Calculating Your Personal Break-Even Point
Your break-even point is the number of attractions you must visit to save money.
Take the pass price and divide it by the average cost of included attractions you actually want to see. That’s your magic number.
Example: $129 pass, and your target attractions average $30 each. You need to visit 4.3 attractions, so realistically five, to break even.
If those five attractions require three full days of touring, ask if you want to spend three days doing nothing but museums and landmarks. Maybe you do. Maybe you’d rather see three attractions and spend a day wandering neighborhoods.
The pass companies want you to focus on maximum theoretical savings. You should focus on realistic actual savings based on how you like to travel.
Making Peace with Your Decision
Here’s the truth: sometimes you’ll guess wrong, and that’s fine.
You might buy a pass, get food poisoning, and only visit two places.
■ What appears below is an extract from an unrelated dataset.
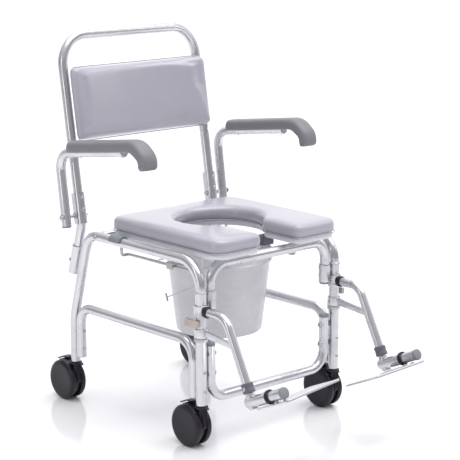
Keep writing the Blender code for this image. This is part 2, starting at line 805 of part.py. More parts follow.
def arm_pad(side):
    """A padded channel that caps the arm tube and curls down over its end."""
    x = mirror_x(side) * ARM_X
    rise = math.atan(ARM_RISE)
    forward = Vector((0, -math.cos(rise), math.sin(rise)))
    above = Vector((0, math.sin(rise), math.cos(rise)))
    start = Vector((x, PAD_REAR_Y, arm_z(PAD_REAR_Y)))
    bend = Vector((x, PAD_BEND_Y, arm_z(PAD_BEND_Y)))
    centre = bend - above * PAD_BEND_R
    path = [start, start.lerp(bend, 0.5)]
    steps = 6
    for step in range(steps + 1):
        angle = PAD_BEND_TURN * step / steps
        path.append(centre + above * PAD_BEND_R * math.cos(angle) + forward * PAD_BEND_R * math.sin(angle))
    path.append(path[-1] + (path[-1] - path[-2]).normalized() * PAD_TAIL)
    groove = TUBE_R + 2 * GAP
    section = [(PAD_HALF * across, up) for across, up in PAD_SECTION]
    section += [(-a, b) for a, b in reversed(section)]
    arc = [(-groove * math.cos(t), PAD_LIP + groove * math.sin(t)) for t in
           [math.pi * i / 6 for i in range(7)]]
    outline = section + arc
    first = frames(path, ALONG_X)[0]
    if first[2].z < 0:
        outline = [(a, -b) for a, b in outline]
    return sweep(f"arm_pad_{side}", path, outline, arm_foam())


# ---------------------------------------------------------------- footrests
def hanger_point(s):
    """A point on the sloping tube's axis, s below the collar's upper edge (y, z)."""
    return (HANGER_MARK[0] - s * math.sin(HANGER_LEAN), HANGER_MARK[1] - s * math.cos(HANGER_LEAN))


def hanger_axis():
    return Vector((0, -math.sin(HANGER_LEAN), -math.cos(HANGER_LEAN)))


def hanger_tube(side):
    x = mirror_x(side) * SIDE_X
    corner_s = (HANGER_MARK[1] - HANGER_Z) / math.cos(HANGER_LEAN)
    corners = [
        (x, FRONT_Y - HANGER_START, HANGER_Z),
        (x, *hanger_point(corner_s)),
        (x, *hanger_point(HANGER_END_S)),
    ]
    return tube(f"hanger_tube_{side}", corners, [HANGER_BEND], aluminium(), radius=HANGER_R, wall=HANGER_WALL)


def hanger_clamp(side):
    """The moulded ring that turns on the front leg and cups the end of the hanger tube."""
    x = mirror_x(side) * SIDE_X
    body = rod(f"hanger_clamp_{side}", (x, FRONT_Y, CLAMP_Z[0]), (x, FRONT_Y, CLAMP_Z[1]), CLAMP_R,
               black_plastic(), sides=16)
    near, far = CUP_REACH
    cup = rod("cup", (x, FRONT_Y - near, HANGER_Z), (x, FRONT_Y - far, HANGER_Z), CUP_R, black_plastic())
    combine(body, cup, "UNION")
    return combine(body, leg_bore(x, CLAMP_Z), "DIFFERENCE")


def leg_bore(x, z_range):
    """The cutter that lets a ring between two heights turn on the front leg."""
    return rod("bore", (x, FRONT_Y, z_range[0] - OVERCUT), (x, FRONT_Y, z_range[1] + OVERCUT), SWIVEL_BORE,
               steel(), sides=16)


def hanger_brace(side):
    """A ring on the leg with a flat arm that steadies the sloping part of the hanger."""
    x = mirror_x(side) * SIDE_X
    body = rod(f"hanger_brace_{side}", (x, FRONT_Y, BRACE_Z[0]), (x, FRONT_Y, BRACE_Z[1]), BRACE_R,
               aluminium(), sides=16)
    clear = HANGER_R / math.cos(HANGER_LEAN) + 2 * GAP
    tip_low, tip_high = ((HANGER_MARK[0] + (z - HANGER_MARK[1]) * math.tan(HANGER_LEAN) + clear, z)
                         for z in BRACE_TIP_Z)
    side_view = [(FRONT_Y, BRACE_ROOT_Z[0]), (FRONT_Y, BRACE_ROOT_Z[1]), tip_high, tip_low]
    ends = [Vector((x - BRACE_HALF, 0, 0)), Vector((x + BRACE_HALF, 0, 0))]
    combine(body, sweep("arm", ends, side_view, aluminium(), side=ALONG_Y), "UNION")
    return combine(body, leg_bore(x, BRACE_Z), "DIFFERENCE")


def hanger_latch(side):
    """The release lever beside the front leg."""
    way = mirror_x(side)
    inner = way * (SIDE_X + LEG_R + LATCH_X[0])
    outer = way * (SIDE_X + LEG_R + LATCH_X[1])
    low = (min(inner, outer), FRONT_Y + LATCH_Y[0], LATCH_Z[0])
    high = (max(inner, outer), FRONT_Y + LATCH_Y[1], LATCH_Z[1])
    return block(f"hanger_latch_{side}", low, high, beige_plastic(), bevel=LATCH_EDGE)


def height_collar(side):
    x = mirror_x(side) * SIDE_X
    return ring(f"height_collar_{side}", (x, *HANGER_MARK), hanger_axis(), HANGER_R + 2 * GAP,
                HEIGHT_COLLAR_R, 0.0, HEIGHT_COLLAR_LENGTH, grey_plastic())


def barrel_axis():
    return Vector((0, -math.cos(BARREL_TILT), math.sin(BARREL_TILT)))


def barrel_start(side):
    return Vector((mirror_x(side) * SIDE_X, *hanger_point(BARREL_S)))


def footrest_stem(side):
    """The inner rod that slides in the hanger, its foot sleeve and the footplate's fixed barrel."""
    x = mirror_x(side) * SIDE_X
    stem = rod(f"footrest_stem_{side}", (x, *hanger_point(STEM_S[0])), (x, *hanger_point(STEM_S[1])), STEM_R,
               aluminium())
    foot = rod("foot", (x, *hanger_point(SLEEVE_S[0])), (x, *hanger_point(SLEEVE_S[1])), SLEEVE_R,
               aluminium())
    combine(stem, foot, "UNION")
    start = barrel_start(side)
    barrel = rod("barrel", start, start + barrel_axis() * BARREL_LENGTH, BARREL_R, aluminium(), sides=14)
    return combine(stem, barrel, "UNION")


def foot_hinge(side):
    """The turning end of the barrel: a black ring, a sleeve and its end plug."""
    return turned(f"foot_hinge_{side}", HINGE_PROFILE, barrel_start(side), barrel_axis(), aluminium(),
                  sides=16)


def footplate(side):
    """A flat tread under the barrel, reaching inboard, square to the hanger's slope."""
    way = mirror_x(side)
    inner = way * PLATE_X[0]
    outer = way * PLATE_X[1]
    low_x = min(inner, outer)
    high_x = max(inner, outer)
    outline = rounded_outline([
        (low_x, -PLATE_T[1], PLATE_CORNERS[0]), (high_x, -PLATE_T[1], PLATE_CORNERS[0]),
        (high_x, -PLATE_T[0], PLATE_CORNERS[1]), (low_x, -PLATE_T[0], PLATE_CORNERS[1])], steps=2)
    plate = slab(f"footplate_{side}", outline, -PLATE_DROP - PLATE_THICK, -PLATE_DROP, aluminium(),
                 bevel=PLATE_EDGE, segments=1)
    tilt = Matrix.Rotation(-BARREL_TILT, 4, "X")
    start = barrel_start(side)
    plate.data.transform(Matrix.Translation(Vector((0, start.y, start.z))) @ tilt)
    turn = Matrix.Rotation(way * PLATE_REST[side], 4, -barrel_axis())
    plate.data.transform(Matrix.Translation(start) @ turn @ Matrix.Translation(-start))
    return plate


# ---------------------------------------------------------------- castors, laid out about their stem
def castor_housing_mesh():
    """Web between the wheels, stem barrel, swivel pin and the hood over the wheels."""
    hub = Vector((0, CASTOR_TRAIL, WHEEL_R))
    web = ALONG_X * WEB_HALF
    body = rod("castor_housing", hub - web, hub + web, WEB_R, black_plastic(), sides=20)
    added = [
        rod("stem", (0, 0, STEM_BARREL_Z), (0, 0, CASTOR_TOP_Z), STEM_BARREL_R, black_plastic(), sides=14),
        block("nose", (-WEB_HALF, NOSE_Y[0], NOSE_Z[0]), (WEB_HALF, NOSE_Y[1], NOSE_Z[1]), black_plastic()),
        rod("pin", (0, 0, PIN_Z[0]), (0, 0, PIN_Z[1]), PIN_R, black_plastic(), sides=10),
        castor_hood(hub),
        block("rib", (-WEB_HALF, RIB_Y[0], RIB_Z[0]), (WEB_HALF, RIB_Y[1], RIB_Z[1]), black_plastic()),
    ]
    for piece in added:
        combine(body, piece, "UNION")
    reach = ALONG_X * OVERCUT
    return combine(body, rod("axle", hub - reach, hub + reach, AXLE_BORE, black_plastic()), "DIFFERENCE")


def castor_hood(hub):
    """The mudguard: a thin strip on an arc about the wheels' axis."""
    steps = 4
    start, end = HOOD_ARC
    arc = []
    for step in range(steps + 1):
        angle = math.radians(start + (end - start) * step / steps)
        arc.append(hub + Vector((0, math.cos(angle), math.sin(angle))) * HOOD_R)
    half = WHEEL_HALF - 3 * GAP
    outline = [(-half, -HOOD_HALF), (half, -HOOD_HALF), (half, HOOD_HALF), (-half, HOOD_HALF)]
    return sweep("hood", arc, outline, black_plastic())


def castor_wheels_mesh():
    """Both wheels and their axle in one, as they turn together here."""
    right = [(radius, -height) for radius, height in WHEEL_PROFILE]
    profile = right + [(radius, -height) for radius, height in reversed(right)]
    return turned("castor_wheels", profile, (0, CASTOR_TRAIL, WHEEL_R), ALONG_X, black_plastic(), sides=24)


def castor_brake_mesh():
    """The pedal over the hood: a strip whose rear half slopes down behind the wheels' top."""
    ends = [Vector((-BRAKE_HALF, 0, 0)), Vector((BRAKE_HALF, 0, 0))]
    over = [(y, z + BRAKE_THICK) for y, z in reversed(BRAKE_LINE)]
    return sweep("castor_brake", ends, list(BRAKE_LINE) + over, black_plastic(), side=ALONG_Y)


def castors(root):
    """Four castors that share three meshes, each wheel pair and brake on a pivot of its own."""
    masters = {
        "castor_housing": castor_housing_mesh(),
        "castor_wheels": castor_wheels_mesh(),
        "castor_brake": castor_brake_mesh(),
    }
    hub = Vector((0, CASTOR_TRAIL, WHEEL_R))
    hinge = Vector((0, *BRAKE_PIVOT))
    masters["castor_wheels"].data.transform(Matrix.Translation(-hub))
    masters["castor_brake"].data.transform(Matrix.Translation(-hinge))
    for y, end in ((FRONT_Y, "F"), (REAR_Y, "R")):
        for side in ("L", "R"):
            tag = end + side
            swivel_place = Vector((mirror_x(side) * SIDE_X, y, 0))
            swivel = pivot(f"swivel_{tag}", swivel_place, root)
            hub_pivot = pivot(f"hub_{tag}", swivel_place + hub, swivel)
            brake_pivot = pivot(f"brake_hinge_{tag}", swivel_place + hinge, swivel)
            for name, parent in (("castor_housing", swivel), ("castor_wheels", hub_pivot),
                                 ("castor_brake", brake_pivot)):
                copy = bpy.data.objects.new(f"{name}_{tag}", masters[name].data)
                bpy.context.collection.objects.link(copy)
                copy.parent = parent
    for master in masters.values():
        bpy.data.objects.remove(master, do_unlink=True)


# ---------------------------------------------------------------- assembly
def main():
    clear_scene()
    root = pivot("chair", (0, 0, 0))
    hang(root, lower_cross_bar(), seat_front_arch(), rear_cross_tube(), retaining_wire())
    seat = pivot("seat_lift", (0, 0, SEAT_BOTTOM_Z), root)
    hang(seat, seat_pad(), seat_board())
    bucket = pivot("pail_slide", (0, PAIL_Y, ROD_Z), root)
    hang(bucket, pail())
    bail = pivot("bail_hinge", (0, PAIL_Y + BAIL_Y, ROD_Z + BAIL_Z), bucket)
    hang(bail, pail_bail())
    back = pivot("back_lift", (0, socket_y(SOCKET_RIM_Z), SOCKET_RIM_Z), root)
    hang(back, back_frame(), back_pad())
    for side in ("L", "R"):
        way = mirror_x(side)
        hang(root, side_frame(side), front_leg(side), lower_side_rail(side), back_socket(side),
             pail_rail(side), leg_collar(side))
        hang(seat, seat_clip(side))
        hang(back, arm_bracket(side), arm_pivot_bolt(side))
        arm = pivot(f"arm_hinge_{side}", (way * ARM_X, *PIVOT), back)
        hang(arm, arm_tube(side), arm_pad(side))
        swing = pivot(f"hanger_hinge_{side}", (way * SIDE_X, FRONT_Y, HANGER_Z), root)
        hang(swing, hanger_tube(side), hanger_clamp(side), hanger_brace(side), height_collar(side))
        latch = pivot(f"latch_hinge_{side}", (way * (SIDE_X + LEG_R + LATCH_PIVOT[0]),
                                              FRONT_Y + LATCH_PIVOT[1], sum(LATCH_Z) / 2), root)
        hang(latch, hanger_latch(side))
        slide = pivot(f"footrest_slide_{side}", (way * SIDE_X, *HANGER_MARK), swing)
        hang(slide, footrest_stem(side))
        tread = pivot(f"footplate_hinge_{side}", barrel_start(side), slide)
        hang(tread, foot_hinge(side), footplate(side))
    castors(root)
    root.location.y = ORIGIN_Y


main()
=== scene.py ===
# %% [markdown]
# # A wheeled shower and commode chair
#
# The frame is bent aluminium tube, the seat and back are foam under welded vinyl, and everything that
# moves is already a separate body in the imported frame. This lesson dresses that frame. Each step says
# what a piece is on the real chair, how it could be made, and why this way was chosen.

# %%
import math

import bpy
import numpy as np
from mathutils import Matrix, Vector


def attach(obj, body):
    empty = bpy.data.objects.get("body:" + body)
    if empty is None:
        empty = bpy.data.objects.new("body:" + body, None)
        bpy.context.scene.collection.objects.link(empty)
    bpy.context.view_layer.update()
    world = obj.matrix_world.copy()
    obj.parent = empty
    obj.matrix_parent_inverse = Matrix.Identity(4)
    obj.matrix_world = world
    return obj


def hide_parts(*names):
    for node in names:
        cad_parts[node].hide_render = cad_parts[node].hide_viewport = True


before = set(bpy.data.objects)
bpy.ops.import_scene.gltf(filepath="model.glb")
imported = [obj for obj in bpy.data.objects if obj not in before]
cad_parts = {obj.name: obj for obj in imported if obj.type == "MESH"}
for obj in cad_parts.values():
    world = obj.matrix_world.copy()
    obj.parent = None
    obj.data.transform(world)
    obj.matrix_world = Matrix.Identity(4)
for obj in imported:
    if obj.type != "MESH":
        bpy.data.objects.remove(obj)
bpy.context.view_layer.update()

# %% [markdown]
# ## Sizes
# The chair is laid out from the middle of its wheelbase, as a frame builder's drawing would be, and the
# whole lot moves by ORIGIN_Y when a mesh is made. All lengths are metres. L is the occupant's left, +X.

# %%
ORIGIN_Y = 0.1208
SHIFT = np.array([0.0, ORIGIN_Y, 0.0])
SIDES = {"L": (1.0, "left"), "R": (-1.0, "right")}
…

You wasted money, but you also didn’t waste time standing in ticket lines while feeling awful.
You might skip the pass, then discover you loved the city so much you visited eight attractions and spent $240. You could have saved $100 with a pass, but you also moved at your own pace without pressure.
The financial optimization matters less than whether you enjoyed your trip.
Passes work best when they remove friction and decision-making, letting you say yes to opportunities without calculating costs each time. They work worst when they create anxiety about maximizing value and rushing through experiences.
Your Money, Your Pace, Your Trip
City attraction passes aren’t scams, but they’re not automatic bargains either. They’re tools that work brilliantly for some travelers and poorly for others.
Run the real numbers for your specific trip. Be honest about your energy levels and interests. Don’t let marketing pressure you into a pace that turns sightseeing into a forced march.
If the math works and the itinerary excites you, buy the pass and enjoy skipping ticket lines. If the numbers are close or you value flexibility, skip it and pay as you go. Either way, you’ll spend your time and money in ways that match how you actually want to travel.